» Problem description: Wherever the word "object" turns up in a line of the entries, copy that line.

-- begin Provided records --

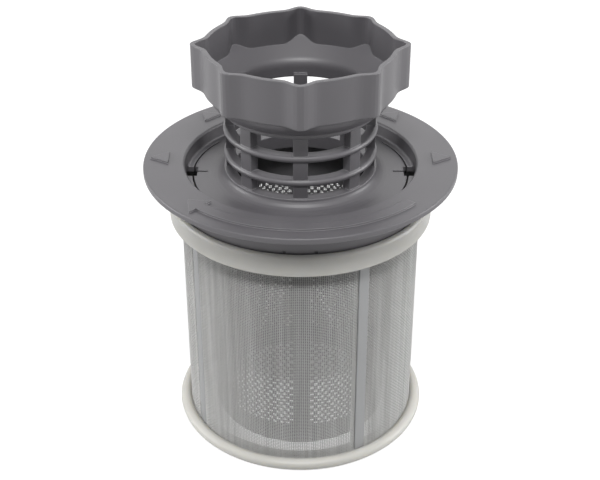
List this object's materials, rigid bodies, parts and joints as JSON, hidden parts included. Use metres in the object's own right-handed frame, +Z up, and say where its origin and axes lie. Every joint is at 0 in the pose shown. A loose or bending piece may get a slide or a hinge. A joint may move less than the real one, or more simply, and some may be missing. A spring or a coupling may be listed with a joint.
{
  "type": "dishwasher filter",
  "caption": "Round dishwasher filter: coarse filter with scalloped grip, slotted cage and wide flange, plugged into a fine mesh cylinder with white end rings.",
  "frame": {"origin": "centre of the foot of the lower ring, on the surface that the filter stands on", "axes": "+Z up along the filter's axis towards the grip, -Y the front with the turning arrow, +X the right"},
  "size_m": [0.094, 0.094, 0.1252],
  "materials": {
    "grey_plastic": "satin moulded grey, slightly purple, with worn light edges",
    "basket_plastic": "matt moulded grey",
    "white_plastic": "satin natural white",
    "fine_mesh": "fine plain-woven gauze, grey"
  },
  "bodies": {
    "mesh_cylinder": {"mesh_frame": "white_plastic", "mesh_sleeve": "fine_mesh"},
    "coarse_filter": {"top_moulding": "grey_plastic", "coarse_basket": "basket_plastic"}
  },
  "joints": [
    {"name": "coarse_filter_lift", "type": "slide", "parent": "mesh_cylinder", "child": "coarse_filter", "axis": [0, 0, 1], "range_m": [0, 0.09]}
  ]
}
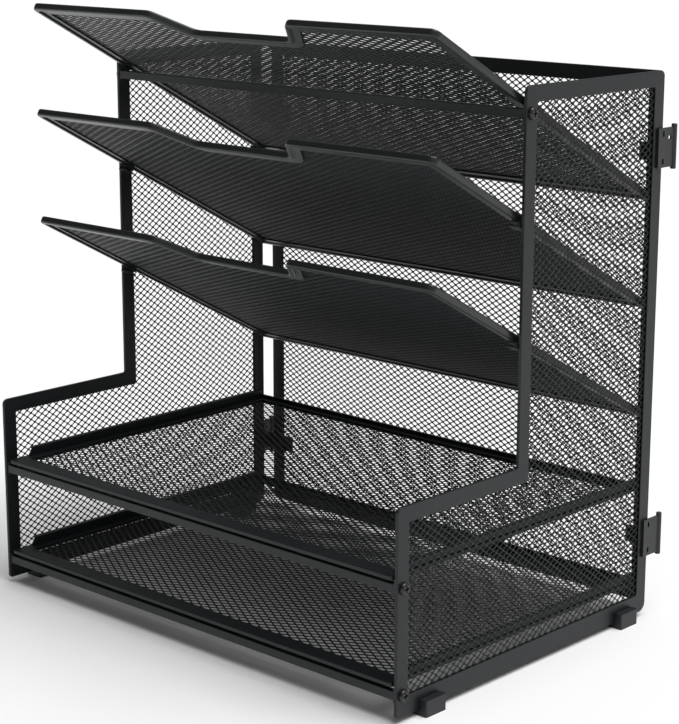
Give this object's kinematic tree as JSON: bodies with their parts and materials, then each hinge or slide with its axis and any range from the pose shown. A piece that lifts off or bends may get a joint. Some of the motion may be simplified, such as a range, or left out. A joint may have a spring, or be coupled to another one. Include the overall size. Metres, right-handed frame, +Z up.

-- end Provided records --

» Expected answer:
List this object's materials, rigid bodies, parts and joints as JSON, hidden parts included. Use metres in the object's own right-handed frame, +Z up, and say where its origin and axes lie. Every joint is at 0 in the pose shown. A loose or bending piece may get a slide or a hinge. A joint may move less than the real one, or more simply, and some may be missing. A spring or a coupling may be listed with a joint.
Give this object's kinematic tree as JSON: bodies with their parts and materials, then each hinge or slide with its axis and any range from the pose shown. A piece that lifts off or bends may get a joint. Some of the motion may be simplified, such as a range, or left out. A joint may have a spring, or be coupled to another one. Include the overall size. Metres, right-handed frame, +Z up.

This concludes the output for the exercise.